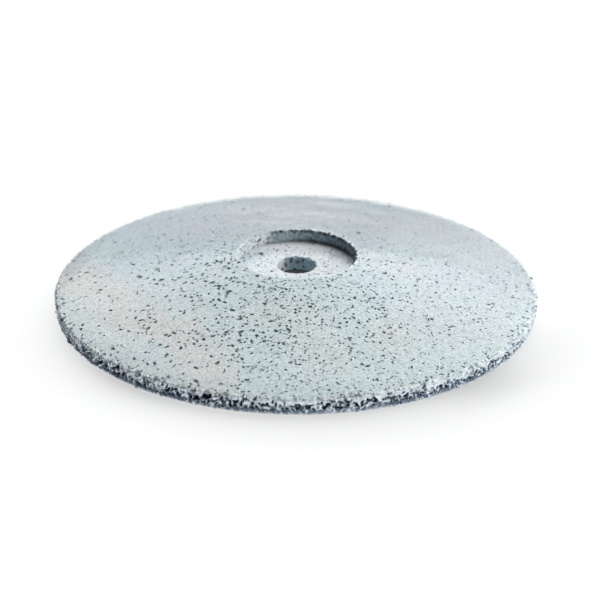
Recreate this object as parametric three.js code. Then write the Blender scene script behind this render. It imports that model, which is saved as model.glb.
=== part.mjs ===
// Carving disc for an angle grinder, lying on its rim with the working face up.
// A pressed steel plate carries a moulded cone of carbide grit, a fine coat over it, and a coarse grit rim.
// The nut sits in a recess in the working face, and the spindle passes through a swaged steel bush.
// Millimetres, +Z up along the spin axis, origin on that axis in the plane of the rim's underside.
import * as THREE from "three";

// Driving dimensions.
const DISC_RADIUS = 62.5; // 125 mm disc, over the grit of the rim
const RIM_HEIGHT = 4.5; // edge of the disc, plate and abrasive together
const LIP_HEIGHT = 13.6; // top of the cone, where the recess starts
const RECESS_RADIUS = 15.25; // clears the round nut of an M10 spindle
const RECESS_DEPTH = 3.4;
const BORE_RADIUS = 5; // passes an M10 spindle
const PLATE_THICKNESS = 1.2;
const COAT_THICKNESS = 0.5; // fine coat over the cone and down the recess wall
const FLOOR_COAT_THICKNESS = 0.4;
const BORE_COAT_THICKNESS = 0.3;
const WASHER_THICKNESS = 2.4;
const BOND_LINE = 0.02; // room for the bond between two layers

// Worked out from those.
const FLOOR_HEIGHT = LIP_HEIGHT - RECESS_DEPTH;
const HUB_TOP = FLOOR_HEIGHT - FLOOR_COAT_THICKNESS;
const HUB_UNDERSIDE = HUB_TOP - PLATE_THICKNESS;
const SEAT_HEIGHT = HUB_UNDERSIDE - WASHER_THICKNESS;
const PLATE_RADIUS = DISC_RADIUS - 0.9;
const LAND_RADIUS = PLATE_RADIUS - 2; // inner edge of the flat land that the disc rests on
const BEND_RADIUS = RECESS_RADIUS + 2.5; // where the plate turns from flat hub to cone
const COAT_RADIUS = DISC_RADIUS - 0.3;
const CORE_RADIUS = DISC_RADIUS - 2.6; // the core ends here, and the coarse rim starts
const WASHER_RADIUS = BEND_RADIUS - 0.8;
const BUSH_BORE_RADIUS = BORE_RADIUS + BORE_COAT_THICKNESS + BOND_LINE;
const BORE_COAT_FOOT = SEAT_HEIGHT + 0.5; // the coat stops short of the flange's seat
const BUSH_RADIUS = BORE_RADIUS + 3;
const COLLAR_RADIUS = BUSH_RADIUS + 2.5;
const COLLAR_THICKNESS = 1;
const SWAGE_DEPTH = 0.6; // countersink in the plate that the bush's top is rolled into
const EDGE_ROUND = 0.35; // top outer edge of the coat
const LIP_ROUND = 0.25; // lip of the recess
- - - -
> **Brief**
Write out all the lines again, exactly as they are.

> **Task solution**
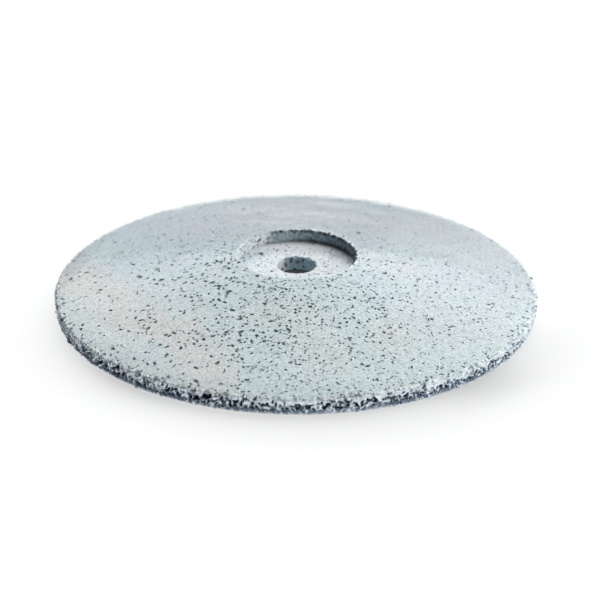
Recreate this object as parametric three.js code. Then write the Blender scene script behind this render. It imports that model, which is saved as model.glb.
=== part.mjs ===
// Carving disc for an angle grinder, lying on its rim with the working face up.
// A pressed steel plate carries a moulded cone of carbide grit, a fine coat over it, and a coarse grit rim.
// The nut sits in a recess in the working face, and the spindle passes through a swaged steel bush.
// Millimetres, +Z up along the spin axis, origin on that axis in the plane of the rim's underside.
import * as THREE from "three";

// Driving dimensions.
const DISC_RADIUS = 62.5; // 125 mm disc, over the grit of the rim
const RIM_HEIGHT = 4.5; // edge of the disc, plate and abrasive together
const LIP_HEIGHT = 13.6; // top of the cone, where the recess starts
const RECESS_RADIUS = 15.25; // clears the round nut of an M10 spindle
const RECESS_DEPTH = 3.4;
const BORE_RADIUS = 5; // passes an M10 spindle
const PLATE_THICKNESS = 1.2;
const COAT_THICKNESS = 0.5; // fine coat over the cone and down the recess wall
const FLOOR_COAT_THICKNESS = 0.4;
const BORE_COAT_THICKNESS = 0.3;
const WASHER_THICKNESS = 2.4;
const BOND_LINE = 0.02; // room for the bond between two layers

// Worked out from those.
const FLOOR_HEIGHT = LIP_HEIGHT - RECESS_DEPTH;
const HUB_TOP = FLOOR_HEIGHT - FLOOR_COAT_THICKNESS;
const HUB_UNDERSIDE = HUB_TOP - PLATE_THICKNESS;
const SEAT_HEIGHT = HUB_UNDERSIDE - WASHER_THICKNESS;
const PLATE_RADIUS = DISC_RADIUS - 0.9;
const LAND_RADIUS = PLATE_RADIUS - 2; // inner edge of the flat land that the disc rests on
const BEND_RADIUS = RECESS_RADIUS + 2.5; // where the plate turns from flat hub to cone
const COAT_RADIUS = DISC_RADIUS - 0.3;
const CORE_RADIUS = DISC_RADIUS - 2.6; // the core ends here, and the coarse rim starts
const WASHER_RADIUS = BEND_RADIUS - 0.8;
const BUSH_BORE_RADIUS = BORE_RADIUS + BORE_COAT_THICKNESS + BOND_LINE;
const BORE_COAT_FOOT = SEAT_HEIGHT + 0.5; // the coat stops short of the flange's seat
const BUSH_RADIUS = BORE_RADIUS + 3;
const COLLAR_RADIUS = BUSH_RADIUS + 2.5;
const COLLAR_THICKNESS = 1;
const SWAGE_DEPTH = 0.6; // countersink in the plate that the bush's top is rolled into
const EDGE_ROUND = 0.35; // top outer edge of the coat
const LIP_ROUND = 0.25; // lip of the recess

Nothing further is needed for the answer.